In that spirit of learning and collaboration, I would be happy to share a copy of the modified slide decks. Please email me at [email protected] if you are interested in a copy, or have any questions. If you are exploring other ways of embedding knowledge building content into syntax, or coupling knowledge building with The Syntax Project yourselves, I would love to chat and learn with you!
Lisa Rogers –
I am a School Based Literacy Facilitator with the Near North District School Board and the proud mom of an eight-year-old avid reader with dyslexia. I am also honoured to work as a member of the Curriculum Assistance Team at ONlit.org. I love canoeing, hiking and learning! My “why” as an educator is equity.
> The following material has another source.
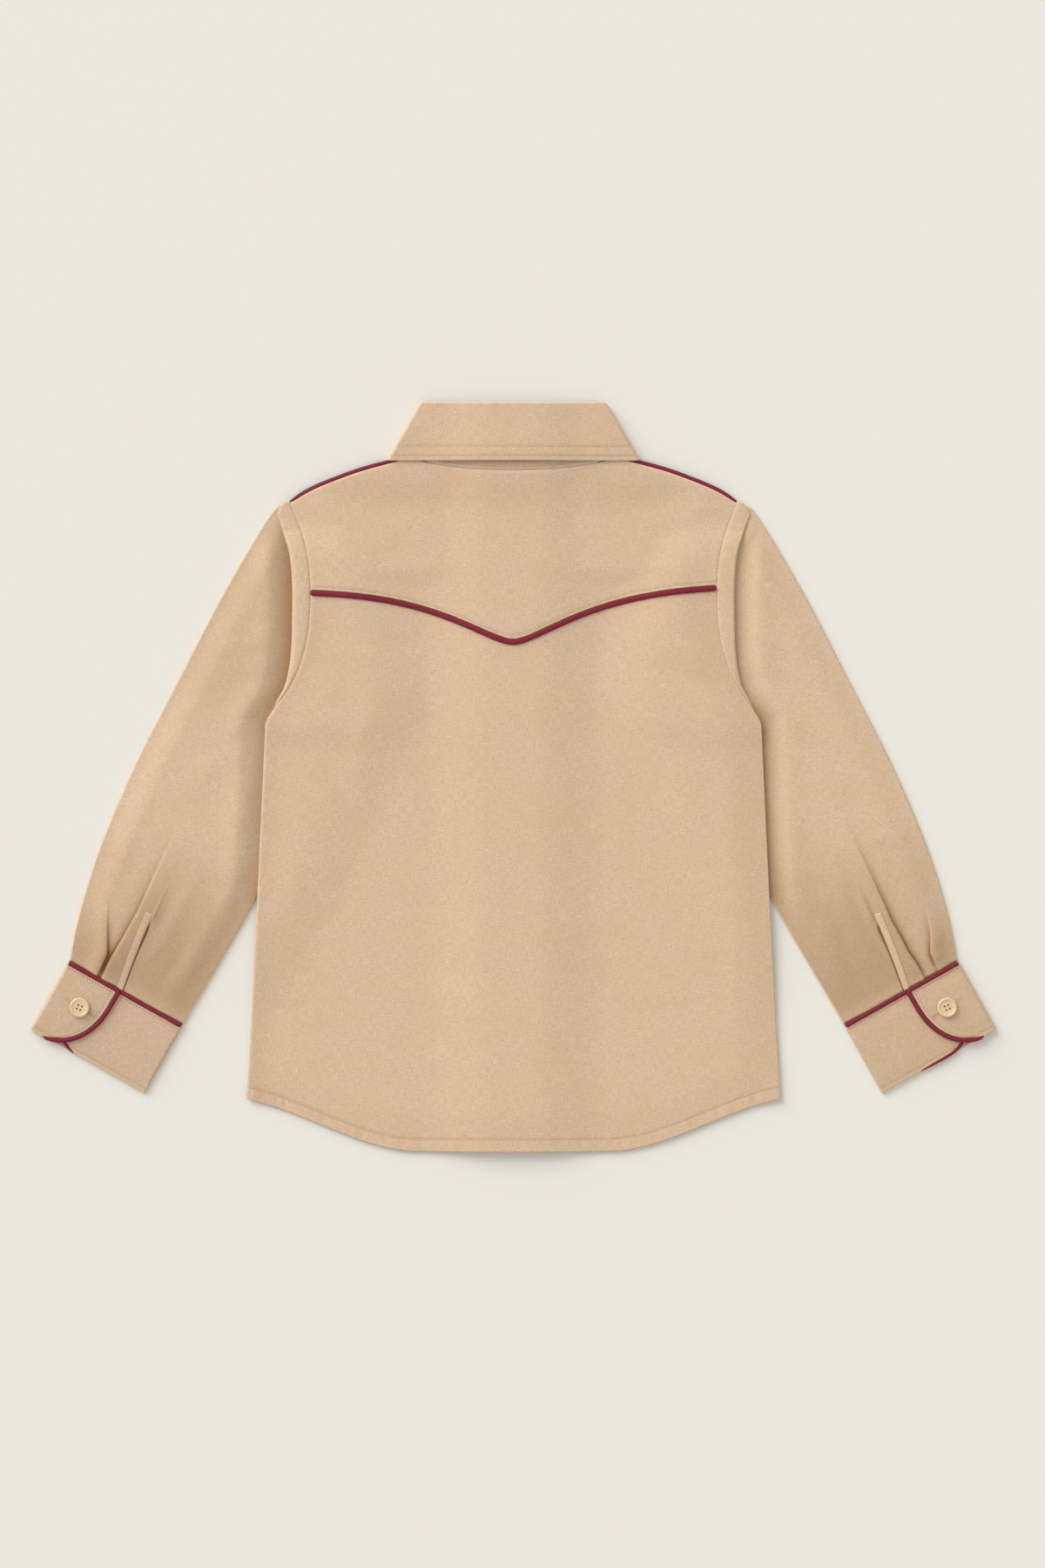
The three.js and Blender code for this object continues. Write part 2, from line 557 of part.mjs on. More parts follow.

Literacy, as the vehicle that drives equity, is my passion. My views are my own.
1.Syntax: the part of grammar dealing with the way in which linguistic elements (such as words) are put together to form constituents (such as phrases or clauses)
2. Morphology: Morphology is the study of words, how they’re formed and their relationship with other words in the same language. Morphology analyzes the structure of words, such as stems, root words, prefixes, and suffixes,and parts of words.
3.CKLA is one of many curricula available commercially and via open source based on knowledge building. It is an American curriculum with numerous units and resources online for a variety of grade levels and topics, including many free units. Some units are heavily based in American content, whereas others are more useful in a Canadian context.